• **STATED GOAL**
Quote only the part that opens with the line containing "obj.matrix_parent_inverse = Matrix.Identity(4)" and closes with the line containing "obj.data.transform(world)". Keep both of those lines.
***** DATA TO USE *****
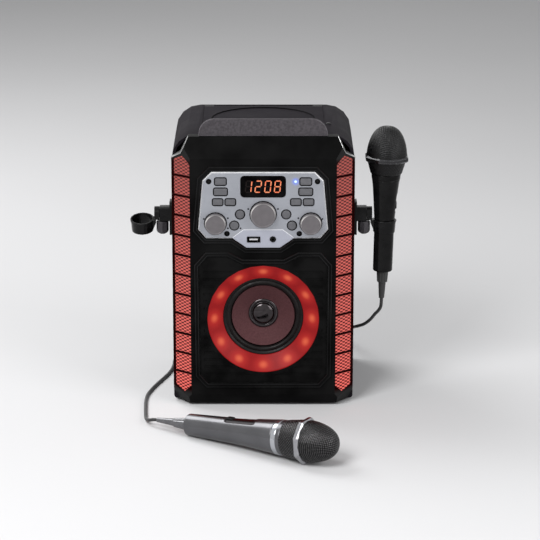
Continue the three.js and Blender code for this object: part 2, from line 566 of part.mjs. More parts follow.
*****
***** DATA TO USE *****
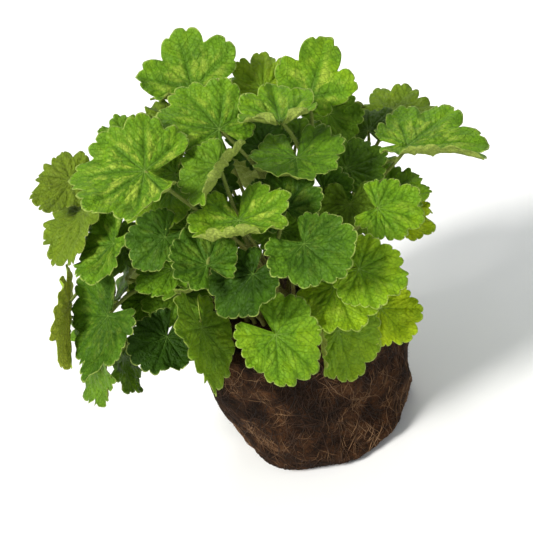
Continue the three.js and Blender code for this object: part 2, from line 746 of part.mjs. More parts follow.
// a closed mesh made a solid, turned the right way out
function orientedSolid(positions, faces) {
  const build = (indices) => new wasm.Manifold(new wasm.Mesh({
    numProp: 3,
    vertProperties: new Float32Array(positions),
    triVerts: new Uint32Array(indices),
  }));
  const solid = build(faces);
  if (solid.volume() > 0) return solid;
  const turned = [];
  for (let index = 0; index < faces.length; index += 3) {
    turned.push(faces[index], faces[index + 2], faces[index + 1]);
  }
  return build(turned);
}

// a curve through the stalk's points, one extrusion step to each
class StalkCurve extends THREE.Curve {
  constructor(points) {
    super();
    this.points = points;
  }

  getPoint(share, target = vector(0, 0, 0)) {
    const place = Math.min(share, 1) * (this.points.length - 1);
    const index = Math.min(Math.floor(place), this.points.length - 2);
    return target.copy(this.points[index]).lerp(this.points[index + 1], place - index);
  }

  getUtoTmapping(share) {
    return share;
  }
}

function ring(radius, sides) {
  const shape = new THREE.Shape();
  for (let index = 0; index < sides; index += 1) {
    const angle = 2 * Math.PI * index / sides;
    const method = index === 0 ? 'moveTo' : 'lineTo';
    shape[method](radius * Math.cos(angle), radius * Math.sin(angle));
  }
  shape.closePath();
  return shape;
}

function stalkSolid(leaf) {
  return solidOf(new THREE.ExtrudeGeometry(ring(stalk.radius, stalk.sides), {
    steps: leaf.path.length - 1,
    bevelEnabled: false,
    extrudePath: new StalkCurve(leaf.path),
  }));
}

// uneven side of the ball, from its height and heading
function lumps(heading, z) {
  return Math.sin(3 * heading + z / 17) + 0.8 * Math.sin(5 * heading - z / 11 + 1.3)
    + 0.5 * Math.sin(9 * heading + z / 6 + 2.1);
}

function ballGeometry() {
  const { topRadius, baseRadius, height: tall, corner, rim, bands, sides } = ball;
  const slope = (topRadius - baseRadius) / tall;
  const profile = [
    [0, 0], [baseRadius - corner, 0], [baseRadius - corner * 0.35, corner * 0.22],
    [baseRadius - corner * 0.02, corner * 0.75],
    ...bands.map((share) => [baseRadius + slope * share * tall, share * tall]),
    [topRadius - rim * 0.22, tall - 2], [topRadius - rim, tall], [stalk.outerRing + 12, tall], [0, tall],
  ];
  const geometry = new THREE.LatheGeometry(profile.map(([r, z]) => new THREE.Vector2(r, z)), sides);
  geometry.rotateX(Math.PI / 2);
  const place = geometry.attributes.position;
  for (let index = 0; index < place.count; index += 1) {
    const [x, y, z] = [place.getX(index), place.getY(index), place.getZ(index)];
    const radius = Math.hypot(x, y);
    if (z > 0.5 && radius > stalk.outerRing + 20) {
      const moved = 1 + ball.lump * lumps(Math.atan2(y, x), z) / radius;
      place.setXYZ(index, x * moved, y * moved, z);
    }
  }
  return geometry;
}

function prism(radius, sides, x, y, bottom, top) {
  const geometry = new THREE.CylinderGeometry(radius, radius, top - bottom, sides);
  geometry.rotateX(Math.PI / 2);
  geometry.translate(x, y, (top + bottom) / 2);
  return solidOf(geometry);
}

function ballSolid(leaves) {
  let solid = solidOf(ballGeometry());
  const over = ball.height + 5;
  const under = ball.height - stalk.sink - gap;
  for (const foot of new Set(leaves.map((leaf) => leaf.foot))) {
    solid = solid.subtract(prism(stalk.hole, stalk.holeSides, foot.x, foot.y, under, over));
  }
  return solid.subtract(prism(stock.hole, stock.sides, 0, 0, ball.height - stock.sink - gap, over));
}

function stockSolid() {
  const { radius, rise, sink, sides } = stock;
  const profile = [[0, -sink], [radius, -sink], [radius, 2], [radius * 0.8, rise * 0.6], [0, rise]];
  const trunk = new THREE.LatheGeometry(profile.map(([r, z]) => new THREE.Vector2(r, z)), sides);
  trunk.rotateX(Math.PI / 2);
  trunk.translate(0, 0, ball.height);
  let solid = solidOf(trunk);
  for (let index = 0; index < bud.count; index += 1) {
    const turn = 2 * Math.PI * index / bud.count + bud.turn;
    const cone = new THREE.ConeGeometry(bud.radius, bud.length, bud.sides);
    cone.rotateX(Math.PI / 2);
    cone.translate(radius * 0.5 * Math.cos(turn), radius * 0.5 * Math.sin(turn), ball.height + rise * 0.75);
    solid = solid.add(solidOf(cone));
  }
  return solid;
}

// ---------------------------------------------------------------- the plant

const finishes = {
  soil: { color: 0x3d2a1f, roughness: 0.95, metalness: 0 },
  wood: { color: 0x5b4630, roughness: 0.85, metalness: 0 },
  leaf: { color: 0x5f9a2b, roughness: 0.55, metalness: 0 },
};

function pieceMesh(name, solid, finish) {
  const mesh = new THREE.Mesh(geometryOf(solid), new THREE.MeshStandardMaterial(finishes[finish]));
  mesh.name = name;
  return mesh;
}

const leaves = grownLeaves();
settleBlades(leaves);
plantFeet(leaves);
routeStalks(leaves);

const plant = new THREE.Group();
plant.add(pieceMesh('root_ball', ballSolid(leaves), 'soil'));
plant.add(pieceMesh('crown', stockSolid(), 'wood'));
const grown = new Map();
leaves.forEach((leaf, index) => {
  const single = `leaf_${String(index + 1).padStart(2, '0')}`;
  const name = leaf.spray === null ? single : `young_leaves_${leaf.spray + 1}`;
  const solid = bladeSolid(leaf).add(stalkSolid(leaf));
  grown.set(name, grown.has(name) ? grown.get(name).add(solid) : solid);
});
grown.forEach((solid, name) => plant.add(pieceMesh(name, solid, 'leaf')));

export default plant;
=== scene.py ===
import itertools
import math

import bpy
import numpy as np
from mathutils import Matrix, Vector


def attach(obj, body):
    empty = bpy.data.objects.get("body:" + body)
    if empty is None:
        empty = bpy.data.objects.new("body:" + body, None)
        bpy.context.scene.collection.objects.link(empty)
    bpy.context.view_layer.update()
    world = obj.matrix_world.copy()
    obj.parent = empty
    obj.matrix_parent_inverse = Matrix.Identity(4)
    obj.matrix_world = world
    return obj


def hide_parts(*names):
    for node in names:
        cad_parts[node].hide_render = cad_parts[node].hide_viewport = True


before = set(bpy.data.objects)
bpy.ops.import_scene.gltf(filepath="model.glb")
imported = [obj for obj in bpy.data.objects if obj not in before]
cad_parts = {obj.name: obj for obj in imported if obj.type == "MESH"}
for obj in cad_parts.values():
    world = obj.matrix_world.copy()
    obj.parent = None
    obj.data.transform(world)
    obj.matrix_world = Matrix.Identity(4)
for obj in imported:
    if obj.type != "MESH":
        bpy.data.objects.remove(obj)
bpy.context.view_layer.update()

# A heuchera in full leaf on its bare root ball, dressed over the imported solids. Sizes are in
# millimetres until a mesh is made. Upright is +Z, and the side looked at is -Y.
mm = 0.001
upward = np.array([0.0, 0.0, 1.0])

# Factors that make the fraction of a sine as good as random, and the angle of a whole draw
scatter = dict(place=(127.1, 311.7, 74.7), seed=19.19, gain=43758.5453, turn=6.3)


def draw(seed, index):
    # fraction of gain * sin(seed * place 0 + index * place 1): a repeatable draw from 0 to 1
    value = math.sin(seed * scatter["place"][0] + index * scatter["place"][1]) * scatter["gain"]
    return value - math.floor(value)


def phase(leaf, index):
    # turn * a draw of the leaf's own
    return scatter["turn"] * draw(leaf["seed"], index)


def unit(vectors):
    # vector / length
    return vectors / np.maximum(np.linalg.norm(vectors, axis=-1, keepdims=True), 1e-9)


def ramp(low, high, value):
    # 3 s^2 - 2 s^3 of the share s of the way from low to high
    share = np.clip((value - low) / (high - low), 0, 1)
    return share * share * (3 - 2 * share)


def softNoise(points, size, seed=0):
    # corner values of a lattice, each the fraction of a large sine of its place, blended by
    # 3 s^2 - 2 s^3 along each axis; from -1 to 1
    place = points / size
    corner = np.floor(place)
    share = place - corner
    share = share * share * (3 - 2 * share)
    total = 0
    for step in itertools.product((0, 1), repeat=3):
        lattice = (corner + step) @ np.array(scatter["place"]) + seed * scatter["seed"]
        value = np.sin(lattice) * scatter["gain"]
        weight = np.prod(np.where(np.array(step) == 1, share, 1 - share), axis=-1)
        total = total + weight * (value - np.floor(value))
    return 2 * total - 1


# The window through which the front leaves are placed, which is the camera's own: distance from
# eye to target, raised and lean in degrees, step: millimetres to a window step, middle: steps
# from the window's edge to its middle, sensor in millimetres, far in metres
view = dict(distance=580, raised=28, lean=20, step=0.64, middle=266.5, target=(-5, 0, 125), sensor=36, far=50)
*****
• **IN RESPONSE**
    obj.matrix_parent_inverse = Matrix.Identity(4)
    obj.matrix_world = world
    return obj


def hide_parts(*names):
    for node in names:
        cad_parts[node].hide_render = cad_parts[node].hide_viewport = True


before = set(bpy.data.objects)
bpy.ops.import_scene.gltf(filepath="model.glb")
imported = [obj for obj in bpy.data.objects if obj not in before]
cad_parts = {obj.name: obj for obj in imported if obj.type == "MESH"}
for obj in cad_parts.values():
    world = obj.matrix_world.copy()
    obj.parent = None
    obj.data.transform(world)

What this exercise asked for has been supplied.